Look for the line containing "for piece in" in the listing below. Retype that line and every subsequent line through the last one, and only those.

> [MATERIAL]
********************
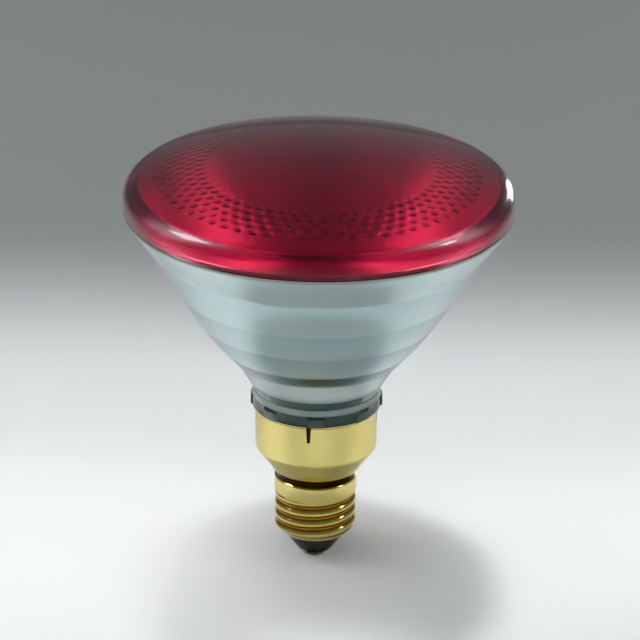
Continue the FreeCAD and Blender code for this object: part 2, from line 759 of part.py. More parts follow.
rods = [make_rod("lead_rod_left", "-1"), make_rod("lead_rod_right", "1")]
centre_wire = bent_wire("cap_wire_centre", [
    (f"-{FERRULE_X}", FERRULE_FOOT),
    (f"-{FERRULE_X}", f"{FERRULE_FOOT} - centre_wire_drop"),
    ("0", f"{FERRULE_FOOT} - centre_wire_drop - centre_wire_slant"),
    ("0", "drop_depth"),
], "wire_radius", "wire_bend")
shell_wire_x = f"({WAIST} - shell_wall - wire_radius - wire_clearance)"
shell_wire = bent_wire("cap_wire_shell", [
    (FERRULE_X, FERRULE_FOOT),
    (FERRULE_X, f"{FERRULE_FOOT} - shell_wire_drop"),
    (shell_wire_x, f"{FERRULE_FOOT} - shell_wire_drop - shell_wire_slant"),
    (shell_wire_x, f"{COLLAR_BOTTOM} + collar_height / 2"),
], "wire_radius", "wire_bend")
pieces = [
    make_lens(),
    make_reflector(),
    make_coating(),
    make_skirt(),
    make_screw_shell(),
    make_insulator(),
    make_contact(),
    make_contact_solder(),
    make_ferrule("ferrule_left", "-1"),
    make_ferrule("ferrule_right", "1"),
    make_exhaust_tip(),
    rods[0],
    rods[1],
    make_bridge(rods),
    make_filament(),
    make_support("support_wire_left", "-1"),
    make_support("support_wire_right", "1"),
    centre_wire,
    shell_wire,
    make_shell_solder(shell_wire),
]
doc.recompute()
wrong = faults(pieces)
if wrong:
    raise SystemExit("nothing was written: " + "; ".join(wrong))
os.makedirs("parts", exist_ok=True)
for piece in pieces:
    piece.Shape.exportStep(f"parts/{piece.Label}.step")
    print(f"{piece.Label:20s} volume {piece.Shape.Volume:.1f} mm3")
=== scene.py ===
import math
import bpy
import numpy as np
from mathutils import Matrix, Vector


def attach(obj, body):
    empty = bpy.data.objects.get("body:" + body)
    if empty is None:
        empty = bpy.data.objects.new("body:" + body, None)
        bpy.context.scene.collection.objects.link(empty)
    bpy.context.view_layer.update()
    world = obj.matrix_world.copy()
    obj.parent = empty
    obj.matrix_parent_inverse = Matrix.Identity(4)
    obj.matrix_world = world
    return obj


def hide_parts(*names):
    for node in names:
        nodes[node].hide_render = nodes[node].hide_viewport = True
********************
> [REPLY TO THE TASK]
for piece in pieces:
    piece.Shape.exportStep(f"parts/{piece.Label}.step")
    print(f"{piece.Label:20s} volume {piece.Shape.Volume:.1f} mm3")
=== scene.py ===
import math
import bpy
import numpy as np
from mathutils import Matrix, Vector


def attach(obj, body):
    empty = bpy.data.objects.get("body:" + body)
    if empty is None:
        empty = bpy.data.objects.new("body:" + body, None)
        bpy.context.scene.collection.objects.link(empty)
    bpy.context.view_layer.update()
    world = obj.matrix_world.copy()
    obj.parent = empty
    obj.matrix_parent_inverse = Matrix.Identity(4)
    obj.matrix_world = world
    return obj


def hide_parts(*names):
    for node in names:
        nodes[node].hide_render = nodes[node].hide_viewport = True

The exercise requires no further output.